Convinced that they were now very close to the fugitives they had been tracking for eight hours, the men began to move more slowly, their eyes darting about constantly, searching for the first sign.

It was a shirt, and they all saw it at exactly the same time. Through a clearing, approximately a hundred yards away, they could see several figures lying on the ground beneath a granite overhang that jutted out at the base of the mountainside.

Instantly, the four trackers dispersed around the cove, silently taking cover in positions that matched the remaining three points of the compass, thus blocking all avenues of escape for the men who slept obliviously beneath the overhang.

Once the officers were in place, Thomas called to the prone figures he could see sleeping on the ground some forty yards away. They did not rouse themselves in any way, and when he saw no response, Thomas decided that a more determined effort to get the sleeping men’s attention was required. He emptied a twenty-round clip from his AR-15 into the mountainside above their heads.

As the men stirred within the cove, Thomas called to them again. “This is the West Virginia State Police,” he cried. “Lay down your weapons, and stay on your stomachs.”

The stirring stopped.

“Now, the one closest to us, crawl out and down this way with your hands over your head,” Thomas commanded.

One by one the men followed Thomas’s instructions until they all lay flat on the ground, one behind the other, in a strange human line, fingers touching feet, faces in the dirt.

Once they’d been handcuffed and read their rights, Thomas and Bailey searched the cove, while Hall and Townley kept the prisoners covered. The searches completed, it was now time to move the prisoners out of the woods.

But there was a problem. Since Thomas and the other trackers had been following Prince through a solid darkness, they now found themselves in a completely unfamiliar terrain.

“We were lost,” Thomas remembered. “We were just in the woods somewhere with four prisoners who had killed six people, but with no idea exactly where to take them.”

Their only hint was the sound of traffic. It was sporadic and very distant, but from time to time a car could be heard moving along a mountain road.
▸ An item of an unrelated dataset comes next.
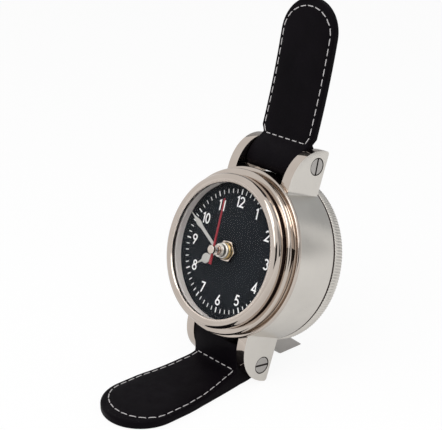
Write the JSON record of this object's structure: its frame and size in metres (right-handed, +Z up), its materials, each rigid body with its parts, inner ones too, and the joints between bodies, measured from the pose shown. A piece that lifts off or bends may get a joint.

Each time they heard it, they moved in its direction, while at the same time vaguely following the meandering course of a little mountain stream.

At last, it led them home, and through the trees Thomas and the others could see people gathering on the road above them.

Waiting on that road, stretching out in all directions, some in uniform, others in plain clothes, scores of officers and local residents watched as Thomas, his beleaguered but triumphant posse, and the men they had captured, slowly ascended the hill toward them. When they were about halfway up it, still trudging wearily through the heavy brush, they heard the first gentle round of what would be a long applause.